#### [WORK INSTRUCTIONS]
Find the lines holding the string "from" in the data, then copy all of them.

#### [DATASET EXCERPT]

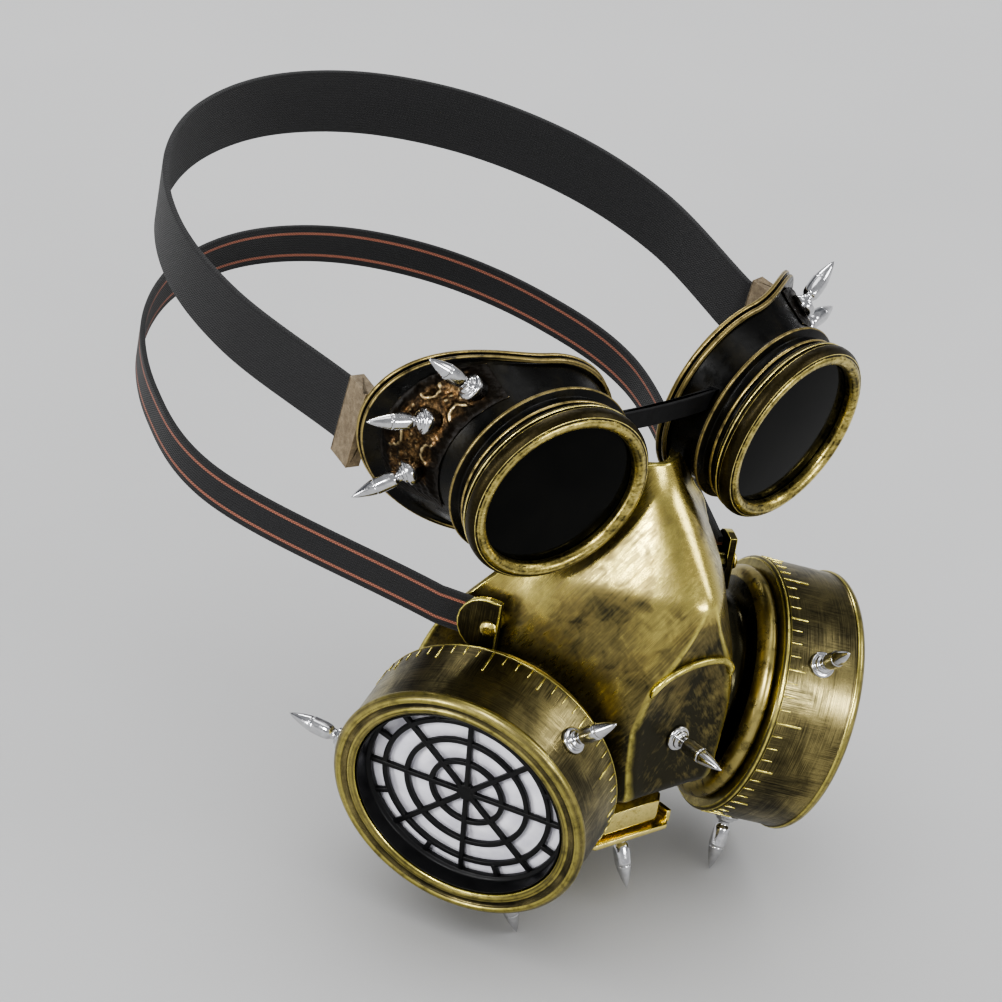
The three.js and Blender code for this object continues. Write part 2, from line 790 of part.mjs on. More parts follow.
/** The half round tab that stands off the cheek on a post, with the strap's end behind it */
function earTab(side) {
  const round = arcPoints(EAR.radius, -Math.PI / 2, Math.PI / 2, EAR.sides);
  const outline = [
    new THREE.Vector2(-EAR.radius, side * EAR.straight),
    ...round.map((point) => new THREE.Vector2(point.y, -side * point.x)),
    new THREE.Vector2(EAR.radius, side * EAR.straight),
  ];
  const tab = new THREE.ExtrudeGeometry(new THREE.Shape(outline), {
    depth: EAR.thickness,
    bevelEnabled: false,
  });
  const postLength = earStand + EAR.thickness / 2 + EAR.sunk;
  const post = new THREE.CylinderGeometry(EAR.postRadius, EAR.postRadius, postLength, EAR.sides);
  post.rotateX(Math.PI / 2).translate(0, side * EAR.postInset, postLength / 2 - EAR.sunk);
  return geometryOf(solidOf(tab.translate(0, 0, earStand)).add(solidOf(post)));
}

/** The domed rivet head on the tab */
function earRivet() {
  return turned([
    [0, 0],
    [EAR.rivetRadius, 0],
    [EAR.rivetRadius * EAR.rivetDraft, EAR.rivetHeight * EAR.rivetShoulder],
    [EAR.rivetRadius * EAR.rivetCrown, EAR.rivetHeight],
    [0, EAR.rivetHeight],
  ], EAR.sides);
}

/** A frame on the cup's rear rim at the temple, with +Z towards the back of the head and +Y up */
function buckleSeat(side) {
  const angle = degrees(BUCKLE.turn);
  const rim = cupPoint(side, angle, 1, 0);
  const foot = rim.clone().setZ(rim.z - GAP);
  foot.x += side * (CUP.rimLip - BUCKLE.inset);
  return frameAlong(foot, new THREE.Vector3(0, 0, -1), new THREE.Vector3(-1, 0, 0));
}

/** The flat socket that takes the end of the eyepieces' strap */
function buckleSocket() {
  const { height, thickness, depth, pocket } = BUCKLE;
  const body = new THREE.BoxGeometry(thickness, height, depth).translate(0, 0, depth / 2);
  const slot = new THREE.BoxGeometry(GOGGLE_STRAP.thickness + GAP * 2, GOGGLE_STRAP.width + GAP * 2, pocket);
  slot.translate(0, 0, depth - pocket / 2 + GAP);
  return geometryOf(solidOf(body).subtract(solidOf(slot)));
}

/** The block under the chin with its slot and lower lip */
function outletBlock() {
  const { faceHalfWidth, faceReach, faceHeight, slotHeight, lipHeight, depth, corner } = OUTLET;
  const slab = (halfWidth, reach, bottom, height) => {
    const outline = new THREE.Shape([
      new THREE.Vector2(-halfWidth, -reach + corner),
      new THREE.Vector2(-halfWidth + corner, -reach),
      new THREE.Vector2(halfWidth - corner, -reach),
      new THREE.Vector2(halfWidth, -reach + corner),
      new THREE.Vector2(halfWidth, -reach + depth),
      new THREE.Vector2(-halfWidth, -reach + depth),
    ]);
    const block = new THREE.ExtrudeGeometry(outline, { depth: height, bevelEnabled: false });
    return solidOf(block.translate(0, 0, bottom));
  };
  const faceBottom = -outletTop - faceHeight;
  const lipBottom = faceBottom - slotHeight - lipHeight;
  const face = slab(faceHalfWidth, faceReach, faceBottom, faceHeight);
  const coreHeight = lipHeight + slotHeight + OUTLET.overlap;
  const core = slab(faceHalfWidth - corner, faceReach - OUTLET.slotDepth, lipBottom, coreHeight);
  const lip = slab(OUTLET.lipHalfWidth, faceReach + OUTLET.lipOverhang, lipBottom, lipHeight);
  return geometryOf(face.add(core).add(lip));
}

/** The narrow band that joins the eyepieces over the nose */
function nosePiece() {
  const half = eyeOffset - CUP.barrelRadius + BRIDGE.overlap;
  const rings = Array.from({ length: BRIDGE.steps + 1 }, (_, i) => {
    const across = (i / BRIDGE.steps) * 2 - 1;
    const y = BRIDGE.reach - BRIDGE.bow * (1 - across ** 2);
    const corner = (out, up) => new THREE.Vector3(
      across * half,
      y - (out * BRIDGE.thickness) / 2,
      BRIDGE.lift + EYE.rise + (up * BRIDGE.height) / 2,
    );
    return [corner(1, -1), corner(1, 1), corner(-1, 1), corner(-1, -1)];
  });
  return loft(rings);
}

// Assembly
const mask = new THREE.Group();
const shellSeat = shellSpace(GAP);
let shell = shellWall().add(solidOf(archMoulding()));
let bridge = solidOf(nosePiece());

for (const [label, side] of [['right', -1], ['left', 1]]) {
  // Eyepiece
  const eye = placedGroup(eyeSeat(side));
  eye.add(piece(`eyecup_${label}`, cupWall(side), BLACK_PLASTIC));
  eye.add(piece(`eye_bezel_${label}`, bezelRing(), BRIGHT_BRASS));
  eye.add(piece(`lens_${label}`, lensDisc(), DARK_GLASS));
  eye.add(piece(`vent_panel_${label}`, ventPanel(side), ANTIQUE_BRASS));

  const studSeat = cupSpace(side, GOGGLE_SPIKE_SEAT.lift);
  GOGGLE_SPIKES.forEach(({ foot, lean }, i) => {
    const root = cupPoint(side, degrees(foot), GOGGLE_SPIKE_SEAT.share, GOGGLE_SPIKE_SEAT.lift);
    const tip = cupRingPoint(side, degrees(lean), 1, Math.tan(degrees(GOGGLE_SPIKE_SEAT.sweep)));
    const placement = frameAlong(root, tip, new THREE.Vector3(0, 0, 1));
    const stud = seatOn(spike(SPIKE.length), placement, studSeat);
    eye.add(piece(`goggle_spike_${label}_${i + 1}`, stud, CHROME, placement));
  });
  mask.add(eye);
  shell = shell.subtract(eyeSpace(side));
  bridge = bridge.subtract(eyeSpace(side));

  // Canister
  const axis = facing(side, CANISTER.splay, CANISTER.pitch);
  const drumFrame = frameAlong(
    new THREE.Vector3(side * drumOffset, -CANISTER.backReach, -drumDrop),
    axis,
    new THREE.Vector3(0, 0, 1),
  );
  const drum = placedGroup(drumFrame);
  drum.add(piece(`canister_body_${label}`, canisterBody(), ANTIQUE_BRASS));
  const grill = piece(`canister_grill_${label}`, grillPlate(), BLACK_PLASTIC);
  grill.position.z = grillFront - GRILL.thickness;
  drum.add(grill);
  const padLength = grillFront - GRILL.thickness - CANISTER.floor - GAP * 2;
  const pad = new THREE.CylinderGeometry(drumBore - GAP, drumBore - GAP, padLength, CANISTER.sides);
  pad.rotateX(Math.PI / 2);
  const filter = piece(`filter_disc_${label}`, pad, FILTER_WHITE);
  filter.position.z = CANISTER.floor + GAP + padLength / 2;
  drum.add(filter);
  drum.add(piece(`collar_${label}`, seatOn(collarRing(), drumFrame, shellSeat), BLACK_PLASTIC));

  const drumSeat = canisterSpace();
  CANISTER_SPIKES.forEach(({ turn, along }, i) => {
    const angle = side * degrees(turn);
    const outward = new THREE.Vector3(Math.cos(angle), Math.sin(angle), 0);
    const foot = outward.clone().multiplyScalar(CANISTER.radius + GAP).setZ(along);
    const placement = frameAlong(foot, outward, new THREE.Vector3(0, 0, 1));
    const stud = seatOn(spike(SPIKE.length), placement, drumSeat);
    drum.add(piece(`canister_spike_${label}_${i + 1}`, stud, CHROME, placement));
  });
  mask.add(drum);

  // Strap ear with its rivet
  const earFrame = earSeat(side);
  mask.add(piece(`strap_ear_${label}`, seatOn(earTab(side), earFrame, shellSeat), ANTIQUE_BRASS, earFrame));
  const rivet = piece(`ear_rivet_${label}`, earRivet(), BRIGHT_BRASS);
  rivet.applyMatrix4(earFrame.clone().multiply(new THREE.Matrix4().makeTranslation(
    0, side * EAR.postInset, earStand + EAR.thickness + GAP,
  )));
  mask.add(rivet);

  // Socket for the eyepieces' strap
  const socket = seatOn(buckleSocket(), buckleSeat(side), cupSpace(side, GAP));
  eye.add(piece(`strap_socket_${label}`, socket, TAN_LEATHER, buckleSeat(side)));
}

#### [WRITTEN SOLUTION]
The three.js and Blender code for this object continues. Write part 2, from line 790 of part.mjs on. More parts follow.
  const rings = Array.from({ length: BRIDGE.steps + 1 }, (_, i) => {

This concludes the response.